Some stories are short, some are longer, and some are told together because the accounts were marked by a specific encounter with each other. In each story, I gave the last word to the main character. I certainly do not agree with or condone every perspective shared, but this book was not intended to explicitly counter each disconcerting point of view. These stories are an attempt at conversation, allowing different thoughts and opinions to unsettle and unhinge our own thoughts and opinions. To at least make us look again. Tensions are preserved and several of the endings seem abrupt because those tensions have not all been resolved. Transformation is a never-ending journey.
Not every reference to history or to current events is factual. Those interviewed were speaking from memory, without reference to verifiable sources. They, like all of us, speak out of their framing stories which provide legitimacy for why we think, feel, and act the way we do. We need framing stories. We cannot help having them, but we can help which ones we live out. We need a new one that speaks of justice, reconciliation, and peace. And the first step is to open ourselves to listening to the stories of others.
National defense strategies and political resolutions have never created space for this opening and listening. They cannot. Oppressive systems and extremist violence must be confronted, but if people are still tied to the destructive mindsets that engendered these violent systems, then little will be changed, and the brutal cycle will continue. Maybe one step to overcoming the oppressive political and societal systems is to dismantle the racial prejudices and uninformed worldviews held fearfully by so many people. To transform hearts. Many would say this is foolishly naïve. And it is. “But God chose the foolish things of the world to shame the wise; God chose the weak things of the world to shame the strong.” Like Hercules fighting the Hydra monster, we can and must chop down the countless destructive systems forever, but they will always grow back like biting heads unless the people in the systems rethink everything. We can only ignore the source for so long.
I hold no illusions of being or wanting to be a politician, at least not in the typical sense. I have no grand theories or clever schemes that if implemented will end this turmoil. I want to be a storyteller; I have stories I want to tell because I foolishly believe in their transforming power. There will be no peace without conversion through reconciliation and justice. I do not mean justice characterized as “getting what you deserve,” justice as the antecedent to “the American way,” or justice as an “eye for an eye.” The Holocaust cannot justify the Nakba and the Occupation; the Nakba does not justify suicide bombings and rockets.
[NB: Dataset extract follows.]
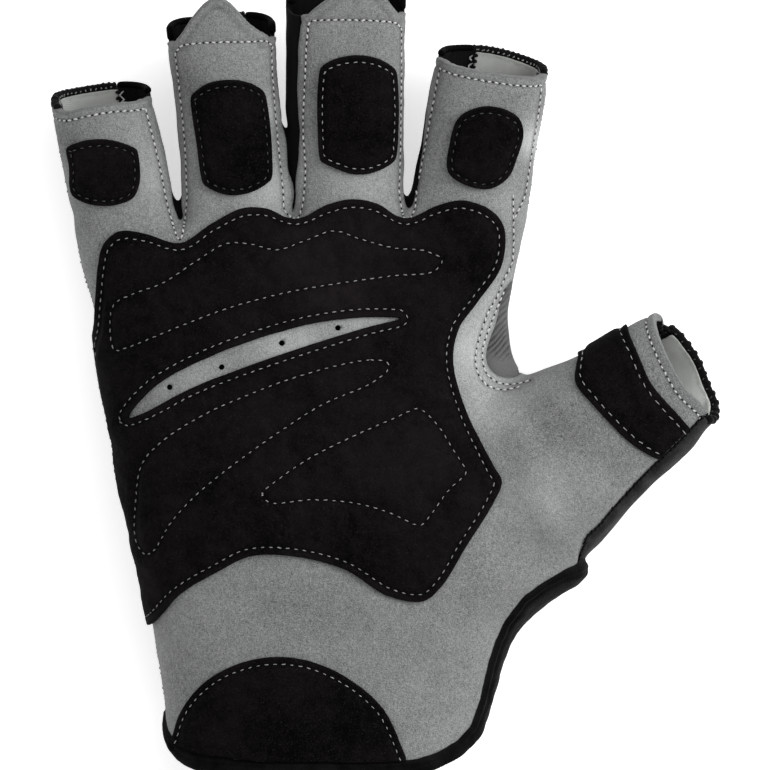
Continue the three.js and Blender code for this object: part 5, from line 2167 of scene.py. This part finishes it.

In the Jewish worldview, peace, shalom, is not the absence of difference or disagreement, but it is the presence of the wholeness of God. Justice is about rehumanization, because justice, as Dr. Cornel West says, “is what love looks like in public.”1 The Arabic word translated as “goodbye” is ma’a salaama, but a friend once told me that it literally means “with health,” and comes from the same root as the word for “peace,” salaam. Peace is healing, and healing brings wholeness. Justice is the arrival of that healing presence which washes away oppression and dehumanization and conquest; and mercy and compassion always flow within the mighty stream of true justice.
Frederick Buechner wrote that “In Hebrew the term dabar means both ‘word’ and ‘deed.’ Thus to say something is to do something . . . Words are power, essentially the power of creation. By my words I both discover and create who I am. By my words I elicit a word from you. Through our converse we create each other.”2
Words and actions create stories and stories create meaning. Stories say something and do something. May these stories create an open space for the sacred event of what seems like the impossible to happen, because stories not only describe reality, they transform it. They tell us to keep looking again.
Jonathan McRay
1. Justin Dillon, Director, Call + Response, 2008.
2. Frederick Buechner, Wishful Thinking: A Seeker’s ABC. San Francisco: Harper-One, 1993.